[start]
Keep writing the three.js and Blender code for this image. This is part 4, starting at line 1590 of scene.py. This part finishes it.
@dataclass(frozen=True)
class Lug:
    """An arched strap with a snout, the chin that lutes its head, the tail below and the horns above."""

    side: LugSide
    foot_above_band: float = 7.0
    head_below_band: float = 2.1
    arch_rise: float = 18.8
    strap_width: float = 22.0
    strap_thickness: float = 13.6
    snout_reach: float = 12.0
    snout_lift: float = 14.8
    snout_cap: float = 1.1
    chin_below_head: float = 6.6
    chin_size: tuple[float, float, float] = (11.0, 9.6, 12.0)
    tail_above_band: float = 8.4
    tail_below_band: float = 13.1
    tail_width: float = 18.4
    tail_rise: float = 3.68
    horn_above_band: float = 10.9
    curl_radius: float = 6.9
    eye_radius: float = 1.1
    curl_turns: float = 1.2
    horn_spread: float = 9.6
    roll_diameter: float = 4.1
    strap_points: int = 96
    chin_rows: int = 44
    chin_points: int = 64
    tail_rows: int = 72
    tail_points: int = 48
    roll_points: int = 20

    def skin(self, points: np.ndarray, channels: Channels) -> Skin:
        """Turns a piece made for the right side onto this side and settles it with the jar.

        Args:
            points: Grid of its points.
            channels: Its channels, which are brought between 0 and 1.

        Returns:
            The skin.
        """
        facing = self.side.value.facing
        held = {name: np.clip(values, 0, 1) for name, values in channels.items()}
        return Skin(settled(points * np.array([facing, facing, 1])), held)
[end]
[start]
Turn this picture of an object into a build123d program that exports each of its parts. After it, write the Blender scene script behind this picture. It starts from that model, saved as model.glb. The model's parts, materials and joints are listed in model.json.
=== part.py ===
[end]
[start]
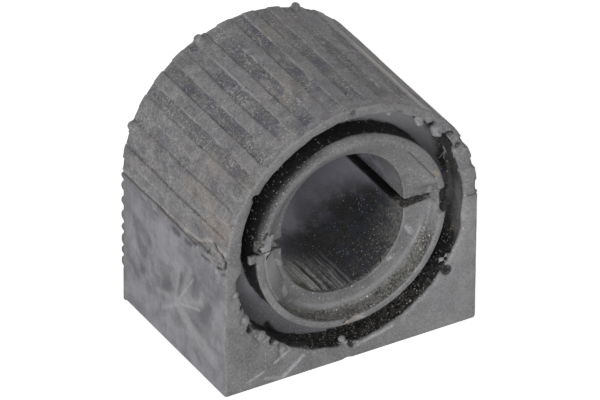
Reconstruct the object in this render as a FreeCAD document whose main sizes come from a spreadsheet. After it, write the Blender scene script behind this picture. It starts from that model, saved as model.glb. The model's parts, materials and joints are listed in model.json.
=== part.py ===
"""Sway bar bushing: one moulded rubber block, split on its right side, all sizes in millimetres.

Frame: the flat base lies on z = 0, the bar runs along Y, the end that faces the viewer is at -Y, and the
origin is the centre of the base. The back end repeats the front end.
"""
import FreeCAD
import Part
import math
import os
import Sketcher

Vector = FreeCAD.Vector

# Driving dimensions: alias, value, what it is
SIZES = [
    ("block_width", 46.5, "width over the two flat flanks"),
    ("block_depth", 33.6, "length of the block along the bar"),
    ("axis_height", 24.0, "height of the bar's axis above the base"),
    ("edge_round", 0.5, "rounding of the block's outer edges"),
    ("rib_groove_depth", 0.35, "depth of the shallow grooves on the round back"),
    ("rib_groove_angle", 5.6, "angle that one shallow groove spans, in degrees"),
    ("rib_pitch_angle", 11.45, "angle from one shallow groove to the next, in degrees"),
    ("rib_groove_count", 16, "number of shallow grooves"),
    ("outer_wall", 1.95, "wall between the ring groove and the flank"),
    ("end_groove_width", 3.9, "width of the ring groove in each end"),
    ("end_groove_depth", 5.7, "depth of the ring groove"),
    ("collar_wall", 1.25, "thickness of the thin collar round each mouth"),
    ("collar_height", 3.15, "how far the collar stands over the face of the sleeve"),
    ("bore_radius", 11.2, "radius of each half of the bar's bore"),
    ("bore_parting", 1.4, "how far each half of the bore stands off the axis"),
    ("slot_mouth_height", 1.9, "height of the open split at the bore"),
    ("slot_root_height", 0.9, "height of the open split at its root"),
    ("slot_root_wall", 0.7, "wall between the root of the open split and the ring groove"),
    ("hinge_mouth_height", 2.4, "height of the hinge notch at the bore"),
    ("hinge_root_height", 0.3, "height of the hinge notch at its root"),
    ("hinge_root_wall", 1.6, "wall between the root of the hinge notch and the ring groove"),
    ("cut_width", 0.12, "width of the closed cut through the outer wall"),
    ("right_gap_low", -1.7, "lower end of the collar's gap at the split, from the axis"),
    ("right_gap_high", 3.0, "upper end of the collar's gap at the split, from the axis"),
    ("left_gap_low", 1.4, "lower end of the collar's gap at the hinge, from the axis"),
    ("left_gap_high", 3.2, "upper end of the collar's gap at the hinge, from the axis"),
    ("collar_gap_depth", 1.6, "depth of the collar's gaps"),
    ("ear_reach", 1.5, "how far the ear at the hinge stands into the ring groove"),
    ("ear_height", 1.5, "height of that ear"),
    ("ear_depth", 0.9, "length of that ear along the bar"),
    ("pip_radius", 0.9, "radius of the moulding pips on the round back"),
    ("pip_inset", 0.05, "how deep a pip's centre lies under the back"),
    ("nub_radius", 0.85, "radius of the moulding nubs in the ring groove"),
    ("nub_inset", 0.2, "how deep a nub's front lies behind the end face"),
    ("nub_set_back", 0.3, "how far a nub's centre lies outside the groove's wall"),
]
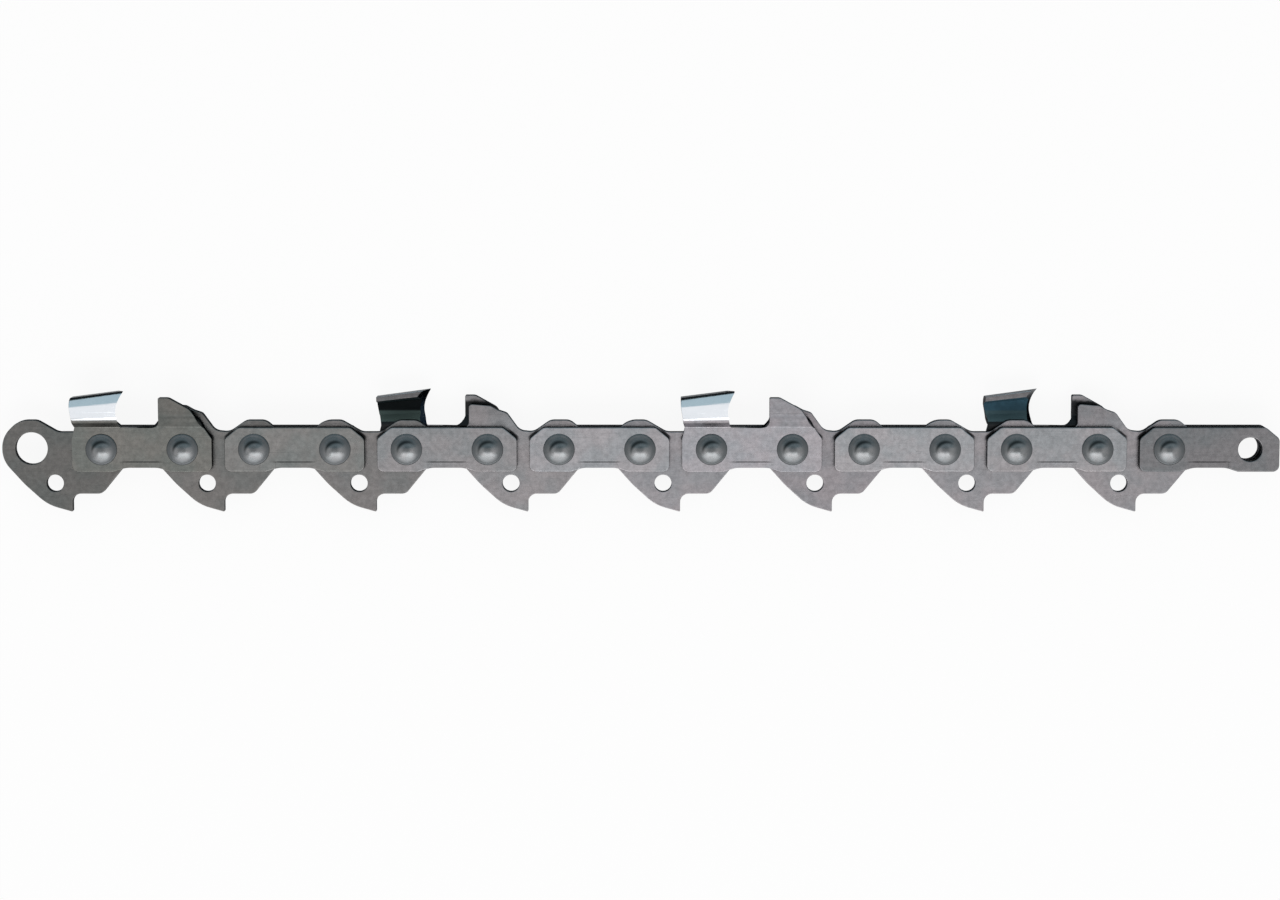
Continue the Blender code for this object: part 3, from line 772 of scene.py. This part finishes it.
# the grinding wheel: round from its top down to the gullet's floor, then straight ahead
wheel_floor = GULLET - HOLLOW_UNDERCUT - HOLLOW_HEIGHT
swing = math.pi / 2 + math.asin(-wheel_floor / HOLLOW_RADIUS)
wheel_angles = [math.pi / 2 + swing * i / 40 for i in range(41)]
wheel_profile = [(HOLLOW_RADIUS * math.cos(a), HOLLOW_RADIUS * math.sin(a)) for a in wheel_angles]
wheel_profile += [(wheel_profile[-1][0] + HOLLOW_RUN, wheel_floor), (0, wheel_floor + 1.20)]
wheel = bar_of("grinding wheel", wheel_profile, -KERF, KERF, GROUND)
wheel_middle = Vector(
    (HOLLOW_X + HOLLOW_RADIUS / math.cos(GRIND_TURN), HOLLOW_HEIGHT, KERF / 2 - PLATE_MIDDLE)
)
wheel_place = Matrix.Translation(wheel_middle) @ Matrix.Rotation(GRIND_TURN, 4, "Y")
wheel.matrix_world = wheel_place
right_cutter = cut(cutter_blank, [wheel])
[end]
▶ [What to produce]
Extract exactly and only the lines above from the line containing "Keep writing the" through the line containing "arched strap with", both end lines included.

▶ [Full answer]
Keep writing the three.js and Blender code for this image. This is part 4, starting at line 1590 of scene.py. This part finishes it.
@dataclass(frozen=True)
class Lug:
    """An arched strap with a snout, the chin that lutes its head, the tail below and the horns above."""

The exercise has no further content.